Los Roques de Tamadaya
As I approached El Contador, I discovered a camping area above it called Fuente del Llanos and veered off towards it. Here, I found some fairly level ground and pitched my tent. I spent a peaceful evening watching the sun go down and enjoyed the silence as I sat outside my tent stargazing. The following morning, I was up early and drank coffee as the sunrise bathed the high mountains I had descended from the day before in a soft, pink light. 


Camping at Fuente del Llanos
After packing up my campsite, I began my descent to El Contador and the Barranco de Tamadaya. Reaching the El Contador recreation zone, I replenished my water supplies from a tap in the barbecue area and passed the Casas del Contador and climbed into the forest towards the Barranco de Tamadaya.

Arico Nuevo
The views into the barranco to the pine-clad Roques de Tamadaya formation were particularly impressive. Eventually, I reached the pretty village of Arico de Nuevo from where I followed a path past wind turbines to El Poris on the coast.

Monday, 11 July 2016

Walking through the Island's Volcanic Past

Montana Samara

I have recently been exploring the area between Montana Samara and Montana Chinyero, site of the island's last eruption. The north-west Santiago rift is littered with many volcanic cones and makes the area a fascinating one for observing the recent volcanic history of the island. I parked at the Montana Samara car-park and followed the obvious path to the summit where I had fantastic views towards the Teno Mountains, Teide and even down towards the south-west coast. 

Views from the summit

The surrounding countryside was a fascinating mix of cinder cones, frozen seas of lava and pine trees, all set to a backdrop of the Teno mountains and nearby islands of La Gomera and La Palma. I stood for some time on the summit absorbing this amazing scene while to my right lay the harsh volcanic hollow of the volcano's crater. Descending, I crossed the road and followed a forest path downhill towards Montana Chinyero, although today, this very familiar cinder-cone volcano was not my objective as I was heading for Montana del Cascajo, another volcanic cone, which lies at a higher altitude. 

Montana del Cascajo

Montana Chinyero erupted in May 1909 and for ten days spewed lava into the surrounding countryside. The lava flowed down into the Santiago valley and threatened the village of Santiago del Teide and neighbouring villages before coming to a halt without causing any damage. 

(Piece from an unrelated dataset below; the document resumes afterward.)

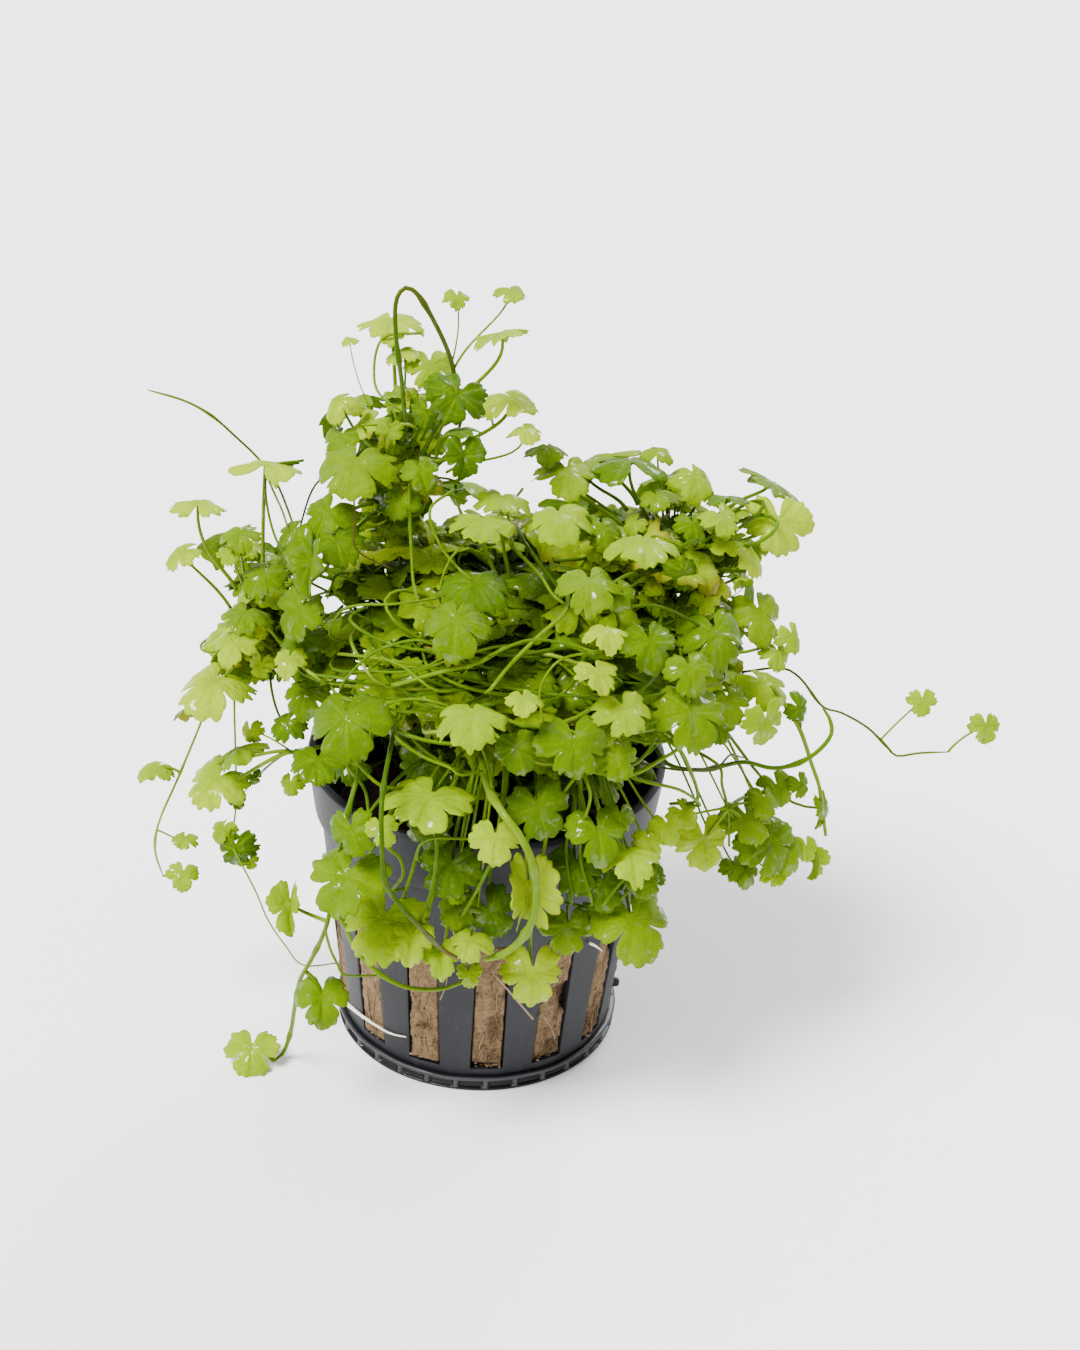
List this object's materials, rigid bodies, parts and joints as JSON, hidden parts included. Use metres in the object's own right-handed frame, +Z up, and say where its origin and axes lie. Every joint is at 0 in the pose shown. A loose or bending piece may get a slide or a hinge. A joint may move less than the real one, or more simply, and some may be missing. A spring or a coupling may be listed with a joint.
{
  "type": "potted hydrocotyle tripartita",
  "caption": "Small aquarium plant with three-lobed leaves on creeping stems, in a slotted net pot packed with coir.",
  "frame": {"origin": "middle of the flat underside of the pot, on the surface it stands on", "axes": "+Z up out of the pot's mouth, -Y towards the side the plant shows in front, +X to that viewer's right"},
  "size_m": [0.1241, 0.0803, 0.1143],
  "materials": {
    "pot_plastic": "satin",
    "coir": "matte",
    "small_leaves": "satin",
    "stem": "satin",
    "leaf": "gloss"
  },
  "bodies": {
    "root": {"coir_plug": "coir", "leaf_front_1": "leaf", "leaf_front_2": "leaf", "leaf_front_3": "leaf", "leaf_front_4": "leaf", "leaf_front_5": "leaf", "leaf_front_6": "leaf", "leaf_front_7": "leaf", "leaf_front_8": "leaf", "leaf_left_1": "leaf", "leaf_left_2": "leaf", "leaf_left_3": "leaf", "leaf_left_4": "leaf", "leaf_left_5": "leaf", "leaf_left_6": "leaf", "leaf_left_7": "leaf", "leaf_left_8": "leaf", "leaf_left_9": "leaf", "leaf_middle_1": "leaf", "leaf_middle_2": "leaf", "leaf_middle_3": "leaf", "leaf_middle_4": "leaf", "leaf_middle_5": "leaf", "leaf_middle_6": "leaf", "leaf_middle_7": "leaf", "leaf_right_1": "leaf", "leaf_right_10": "leaf", "leaf_right_2": "leaf", "leaf_right_3": "leaf", "leaf_right_4": "leaf", "leaf_right_5": "leaf", "leaf_right_6": "leaf", "leaf_right_7": "leaf", "leaf_right_8": "leaf", "leaf_right_9": "leaf", "leaf_spire_1": "leaf", "leaf_spire_2": "leaf", "leaf_spire_3": "leaf", "leaf_spire_4": "leaf", "leaf_spire_5": "leaf", "leaf_spire_6": "leaf", "leaf_spire_7": "leaf", "leaf_spire_8": "leaf", "leaf_trail_1": "leaf", "leaf_trail_2": "leaf", "leaf_trail_3": "leaf", "pot": "pot_plastic", "runner_bare_tip": "stem", "runner_front_arc": "stem", "runner_front_brown": "stem", "runner_front_curl": "stem", "runner_left_thread": "stem", "runner_lower_left": "stem", "runner_right_loop": "stem", "runner_right_trail": "stem", "runner_tall_arch": "stem", "small_leaves_left_shoulder": "small_leaves", "small_leaves_mound": "small_leaves", "small_leaves_right_shoulder": "small_leaves", "small_leaves_spire": "small_leaves"}
  },
  "joints": []
}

Views from the summit of Montana del Cascajo

Having reached the start of the path to the summit of Montana del Cascajo , I began the climb to the top, which was quite difficult as the path was almost vertical and the surface was comprised of very deep volcanic soil, which made progress very slow. Once on the top, I skirted around the cone to the highest point where I enjoyed more excellent views over the volcanic terrain and also to Santiago del Teide. 

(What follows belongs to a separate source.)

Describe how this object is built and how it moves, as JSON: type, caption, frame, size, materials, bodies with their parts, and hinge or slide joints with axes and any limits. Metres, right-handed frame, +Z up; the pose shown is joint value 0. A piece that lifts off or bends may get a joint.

Volcanic Landscape around Montana del Cascajo


Path through the forest

Montana Chinyero

 Having descended, I followed the easy track through the forest for a while until it became more indistinct before disappearing altogether in an area strewn with yellow birds foot trefoil flowers. Picking my way through this was slow and difficult as I climbed steadily uphill. Crossing a volcanic ridge, I was suddenly confronted by a very rough, frozen sea of Aa lava. 


Malpais

Areas of land such as this in the Canaries are usually called 'malpais' and the literal translation 'badlands' was certainly appropriate in this instance. Fortunately, there was a path, albeit fairly rough and rocky, skirting around the edge of the lava and I picked my way very carefully along this as it headed uphill. Soon, I arrived at a waymarked 'sendero' onto which I turned right and followed it very easily downhill back to Montana Samara and my car.